**STATED PROBLEM**
Could the lines from the one with "What parts and" through the end of the listing be restated exactly, with nothing else included?

(Records that describe objects)
>> START

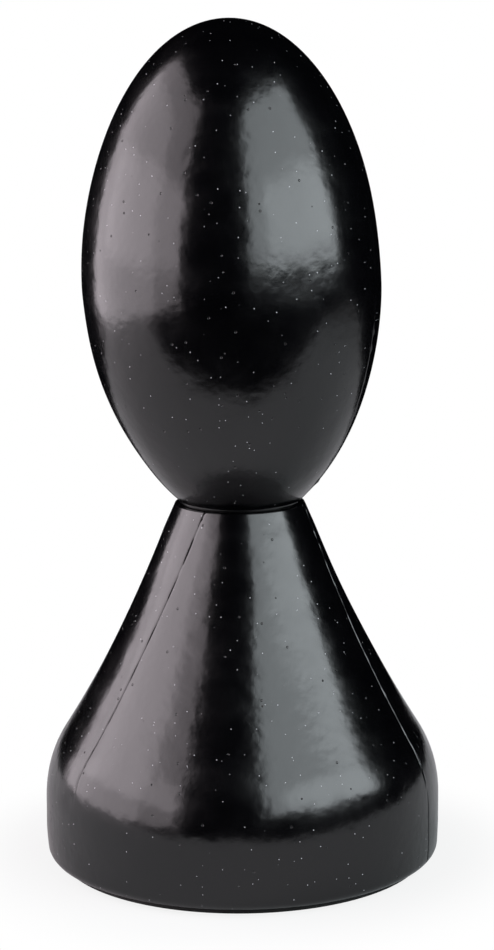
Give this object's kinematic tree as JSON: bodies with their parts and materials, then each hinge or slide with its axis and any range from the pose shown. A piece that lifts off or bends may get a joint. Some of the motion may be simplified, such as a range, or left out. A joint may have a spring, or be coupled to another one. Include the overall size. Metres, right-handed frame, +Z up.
{
  "type": "giant chess pawn",
  "caption": "Giant garden chess pawn in gloss black plastic: hollow egg-shaped head screwed into a flared base, with a bottom plate, a filler cap and sand ballast.",
  "frame": {"origin": "middle of the foot ring's tread, on the ground", "axes": "+Z up along the piece's own axis; X and Y level, with two of the plate screws on the X axis"},
  "size_m": [0.203, 0.203, 0.43],
  "materials": {
    "black_moulded_plastic": "gloss",
    "grey_moulded_plastic": "satin",
    "black_rubber": "matte",
    "zinc_plated_steel": "satin",
    "dry_sand": "matte"
  },
  "bodies": {
    "base": {"base_shell": "black_moulded_plastic", "neck_socket": "grey_moulded_plastic", "base_plate": "grey_moulded_plastic", "plate_gasket": "black_rubber", "plate_screws": "zinc_plated_steel", "foot_ring": "black_rubber", "sand_fill": "dry_sand"},
    "neck_seal_carrier": {"neck_seal": "black_rubber"},
    "head": {"head_shell": "black_moulded_plastic", "head_spigot": "grey_moulded_plastic"},
    "filler_seal_carrier": {"filler_seal": "black_rubber"},
    "cap": {"filler_cap": "grey_moulded_plastic"}
  },
  "joints": [
    {"name": "head_rise", "type": "slide", "parent": "base", "child": "neck_seal_carrier", "axis": [0, 0, 1], "range_m": [0, 0.0161]},
    {"name": "head_screw", "type": "hinge", "parent": "neck_seal_carrier", "child": "head", "pos_m": [0, 0, 0.1865], "axis": [0, 0, 1], "range_deg": [0, 720]},
    {"name": "cap_drop", "type": "slide", "parent": "base", "child": "filler_seal_carrier", "axis": [0, 0, -1], "range_m": [0, 0.0126]},
    {"name": "cap_screw", "type": "hinge", "parent": "filler_seal_carrier", "child": "cap", "pos_m": [0, 0, 0.0255], "axis": [0, 0, -1], "range_deg": [0, 900]}
  ],
  "couplings": [
    {"joint": "head_rise", "follows": "head_screw", "m_per_rad": 0.0012732},
    {"joint": "cap_drop", "follows": "cap_screw", "m_per_rad": 0.00079577}
  ]
}
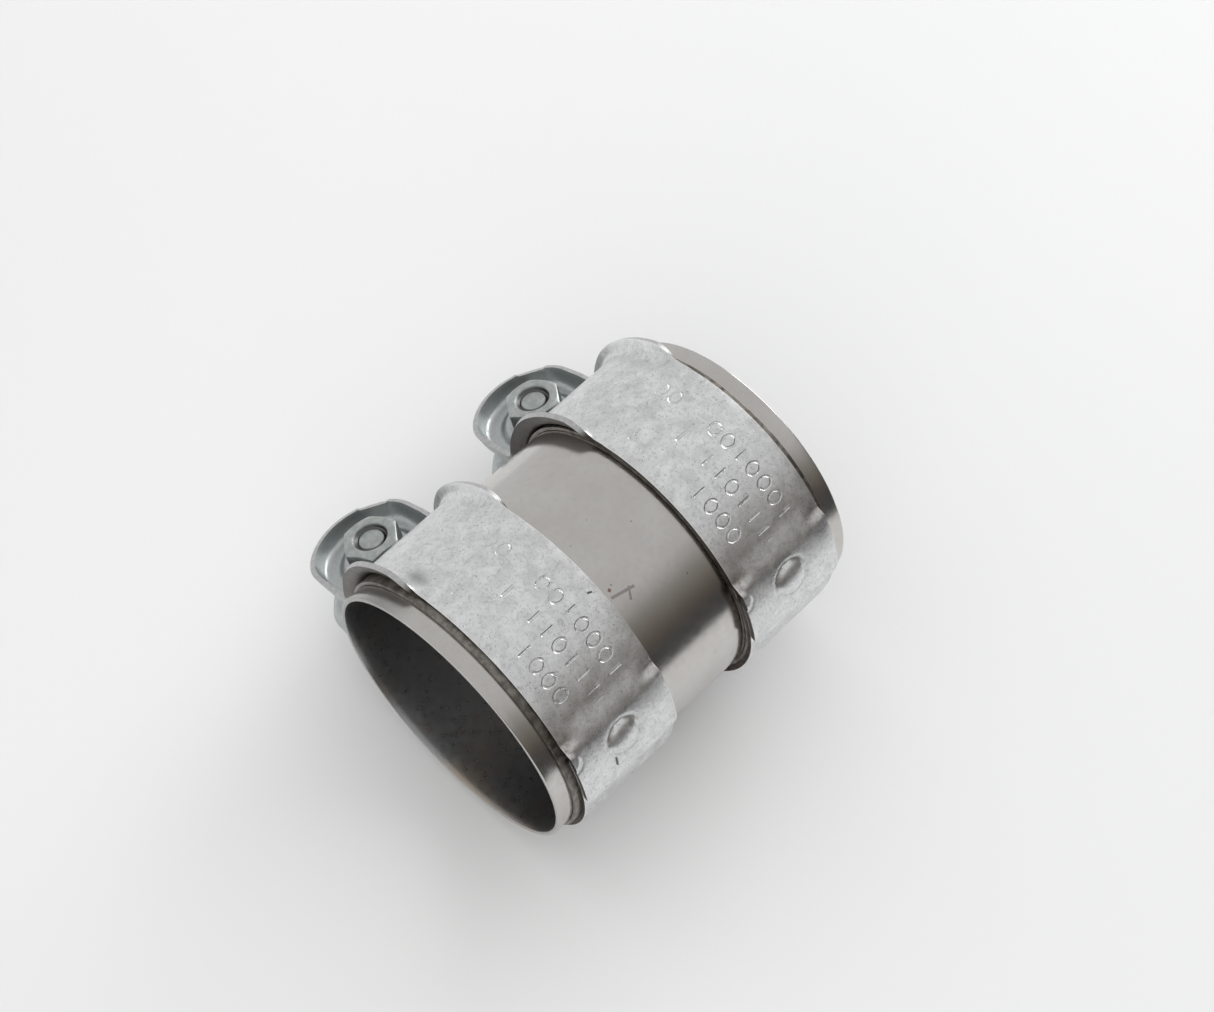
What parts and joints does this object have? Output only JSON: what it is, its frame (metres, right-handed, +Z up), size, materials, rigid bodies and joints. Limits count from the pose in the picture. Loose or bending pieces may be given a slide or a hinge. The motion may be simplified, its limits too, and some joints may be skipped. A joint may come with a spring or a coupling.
{
  "type": "tube sleeve connector with band clamps",
  "caption": "Round steel sleeve that joins two tube ends, closed by wide band clamps with cupped ears, a bolt and a nut.",
  "frame": {"origin": "middle of the sleeve's bore, on its axis", "axes": "+Y along the bore from the front clamp to the rear clamp; +Z up with the part lying at rest on its strap flanges and bolt heads; the ears point to -X and lean down"},
  "size_m": [0.1014, 0.095, 0.0785],
  "materials": {
    "stainless": "thin stainless sheet, mill finish, faint rolling lines",
    "zinc_strap": "zinc-coated steel strip, satin, mottled, with bright pressed edges",
    "liner_steel": "thin steel strip, dull",
    "zinc_fastener": "dull zinc-plated M8 fastener"
  },
  "bodies": {
    "root": {"sleeve": "stainless", "front_nut_side_strap": "zinc_strap", "front_bolt_side_strap": "zinc_strap", "front_liner_ring": "liner_steel", "rear_nut_side_strap": "zinc_strap", "rear_bolt_side_strap": "zinc_strap", "rear_liner_ring": "liner_steel"},
    "front_nut": {"front_nut": "zinc_fastener"},
    "front_bolt": {"front_bolt": "zinc_fastener"},
    "rear_nut": {"rear_nut": "zinc_fastener"},
    "rear_bolt": {"rear_bolt": "zinc_fastener"}
  },
  "joints": [
    {"name": "front_nut_turn", "type": "hinge", "parent": "root", "child": "front_nut", "pos_m": [-0.047, -0.0272, -0.00586], "axis": [0.3304, 0, -0.9438], "range_deg": [-1728, 2851.2]},
    {"name": "front_bolt_draw", "type": "slide", "parent": "root", "child": "front_bolt", "axis": [-0.3304, 0, 0.9438], "range_m": [-0.0061, 0.01]},
    {"name": "rear_nut_turn", "type": "hinge", "parent": "root", "child": "rear_nut", "pos_m": [-0.047, 0.0272, -0.00586], "axis": [0.3304, 0, -0.9438], "range_deg": [-1728, 2851.2]},
    {"name": "rear_bolt_draw", "type": "slide", "parent": "root", "child": "rear_bolt", "axis": [-0.3304, 0, 0.9438], "range_m": [-0.0061, 0.01]}
  ],
  "couplings": [
    {"joint": "front_bolt_draw", "follows": "front_nut_turn", "m_per_rad": 0.00019894},
    {"joint": "rear_bolt_draw", "follows": "rear_nut_turn", "m_per_rad": 0.00019894}
  ]
}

>> END

**ANSWER TO THIS TASK**
What parts and joints does this object have? Output only JSON: what it is, its frame (metres, right-handed, +Z up), size, materials, rigid bodies and joints. Limits count from the pose in the picture. Loose or bending pieces may be given a slide or a hinge. The motion may be simplified, its limits too, and some joints may be skipped. A joint may come with a spring or a coupling.
{
  "type": "tube sleeve connector with band clamps",
  "caption": "Round steel sleeve that joins two tube ends, closed by wide band clamps with cupped ears, a bolt and a nut.",
  "frame": {"origin": "middle of the sleeve's bore, on its axis", "axes": "+Y along the bore from the front clamp to the rear clamp; +Z up with the part lying at rest on its strap flanges and bolt heads; the ears point to -X and lean down"},
  "size_m": [0.1014, 0.095, 0.0785],
  "materials": {
    "stainless": "thin stainless sheet, mill finish, faint rolling lines",
    "zinc_strap": "zinc-coated steel strip, satin, mottled, with bright pressed edges",
    "liner_steel": "thin steel strip, dull",
    "zinc_fastener": "dull zinc-plated M8 fastener"
  },
  "bodies": {
    "root": {"sleeve": "stainless", "front_nut_side_strap": "zinc_strap", "front_bolt_side_strap": "zinc_strap", "front_liner_ring": "liner_steel", "rear_nut_side_strap": "zinc_strap", "rear_bolt_side_strap": "zinc_strap", "rear_liner_ring": "liner_steel"},
    "front_nut": {"front_nut": "zinc_fastener"},
    "front_bolt": {"front_bolt": "zinc_fastener"},
    "rear_nut": {"rear_nut": "zinc_fastener"},
    "rear_bolt": {"rear_bolt": "zinc_fastener"}
  },
  "joints": [
    {"name": "front_nut_turn", "type": "hinge", "parent": "root", "child": "front_nut", "pos_m": [-0.047, -0.0272, -0.00586], "axis": [0.3304, 0, -0.9438], "range_deg": [-1728, 2851.2]},
    {"name": "front_bolt_draw", "type": "slide", "parent": "root", "child": "front_bolt", "axis": [-0.3304, 0, 0.9438], "range_m": [-0.0061, 0.01]},
    {"name": "rear_nut_turn", "type": "hinge", "parent": "root", "child": "rear_nut", "pos_m": [-0.047, 0.0272, -0.00586], "axis": [0.3304, 0, -0.9438], "range_deg": [-1728, 2851.2]},
    {"name": "rear_bolt_draw", "type": "slide", "parent": "root", "child": "rear_bolt", "axis": [-0.3304, 0, 0.9438], "range_m": [-0.0061, 0.01]}
  ],
  "couplings": [
    {"joint": "front_bolt_draw", "follows": "front_nut_turn", "m_per_rad": 0.00019894},
    {"joint": "rear_bolt_draw", "follows": "rear_nut_turn", "m_per_rad": 0.00019894}
  ]
}